While some recipes include animal products such as jamón or coquinas (small clams), there are plenty of completely veggie-friendly artichoke dishes as well.

A metal platter of small pieces of  crispy and golden-brown fried artichoke.
Fried artichokes: so simple, yet so delicious.

See Also: Top 10 Vegetarian Tapas in Madrid

6. Tortilla de Patatas

No list of vegetarian tapas in Seville—or vegetarian food anywhere in Spain—would be complete without the country’s unofficial national dish: the humble tortilla de patatas.

The very definition of simple Spanish cuisine, a traditional Spanish omelet’s ingredients are all pantry staples: eggs, potatoes, olive oil, salt, and (sometimes) onion. When in doubt about what to order, this is always a winner.

Try It: The tortilla de patatas is surprisingly easy to make at home (despite the seemingly complicated flip!).

Slice of Spanish omelet with a gooey center on a plate with a fork beside it.
A perfectly gooey slice of tortilla de patatas

7. Grilled Mushrooms

Who knew mushrooms could be so addicting? The phrase “bet you can’t eat just one” may be popularly associated with Lay’s potato chips, but the same goes for champiñones a la plancha.

Grilled with just a dash of very simple seasoning, these tasty bites are guaranteed to be gone within seconds—and you’ll probably need to order another round.

Sevillanos are particularly fond of the grilled mushrooms with alioli at Las Golondrinas (Calle Antillano Campos, 26) in Triana—and unsurprisingly, they’re a universal crowd pleaser on Devour’s Tapas Like a Local Tour in Seville.

A dish of six small mushrooms with a dollop of pale green alioli atop each.
The grilled mushrooms at Las Golondrinas are seriously addictive!

8. Calamares del Campo

Don’t let the name fool you; though this dish is literally known as “country calamari,” there’s not an ounce of seafood to be found in it. Instead, it consists of fried vegetables—onions and peppers, to be exact—cut into ring shapes reminiscent of traditional fried squid.

It’s one of the most popular vegetarian options on Devour’s Tastes, Tapas & Traditions of Seville Food Tour—one that often finds even the most voracious carnivores sneaking their fork in to try a bite!

Close-up of thinly sliced, deep-fried rings of peppers and onions.
Calamares del campo, with not a speck of seafood in sight

9. Veggie Croquettes

Croquetas are another one of my favorite Spanish foods—what’s not to love about crispy, creamy bites of fried perfection? While many traditional Spanish croquette recipes are meat-based, some of the most popular versions of this vegetarian tapa in Seville are perfectly veggie-friendly.

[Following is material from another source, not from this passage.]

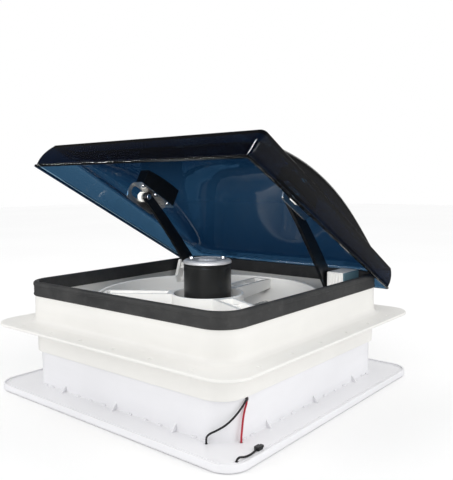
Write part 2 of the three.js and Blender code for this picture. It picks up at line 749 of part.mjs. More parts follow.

From spinach to pesto to cheese to mushrooms and more, there’s pretty much nothing you can’t stuff into a croquette, and the vegetarian options are just as filling and delicious as their meat-based counterparts.

Close-up of four spherical croquettes on a white napkin with a piece of lettuce.
Blue cheese and walnut croquettes are a tasty vegetarian option.

10. Pimientos Asados Aliñados

A simple, healthy, and flavorful option to round out this list of vegetarian tapas in Seville, this traditional roasted pepper and onion dish is the most delicious way to get one of your daily servings of veggies in.

Like so many Spanish foods, its beauty lies in its simplicity. It involves tossing the roasted vegetables with a simple dressing of olive oil, vinegar, and salt (some recipes also use garlic) to create a rich, memorable flavor. Vegetarian or not, you’ll want to order this dish again and again.

Eat Vegetarian in Seville—Like a Local!

Devour’s Seville Tapas, Taverns & History Tour is more than just a fascinating 2-in-1 food and history experience.

Sure, you’ll have the most fun and interesting history lesson of your life as you eat your way through some of Seville’s most storied establishments—but the food you’ll try along the way is something you’ll be talking about long after you’ve swallowed the last bite.

With plenty of vegetarian options available, this popular tour is easily adaptable for a meat-free diet, too. Just let us know when booking!

Vegetarian Tapas in Seville FAQs

Is it easy to find vegetarian food in Seville?

Yes! Despite the fact that Spanish cuisine tends to include a lot of meat and seafood, Seville is actually quite vegetarian-friendly. You’ll find plenty of classic tapas that are naturally vegetarian, including fried eggplant with honey, veggie croquettes, grilled mushrooms, fried artichokes, and much more!

Are any traditional Spanish tapas vegetarian?

Yes—there are lots of traditional Spanish tapas that don’t include any meat. For example, the national dish of tortilla de patatas is totally vegetarian by default. There are also plenty of regional specialties—including ajo blanco and pimientos asados aliñados in Andalusiathat are suitable for vegetarians and often vegans as well.

What should a vegetarian order in Seville?

If you’re vegetarian and visiting Seville, keep an eye out for tapas that highlight fresh produce and classic ingredients like eggs, potatoes, and cheese. Make sure to order local favorites like espinacas con garbanzos, salmorejo, and calamares del campo—just double check to make sure no meat or seafood has been added first!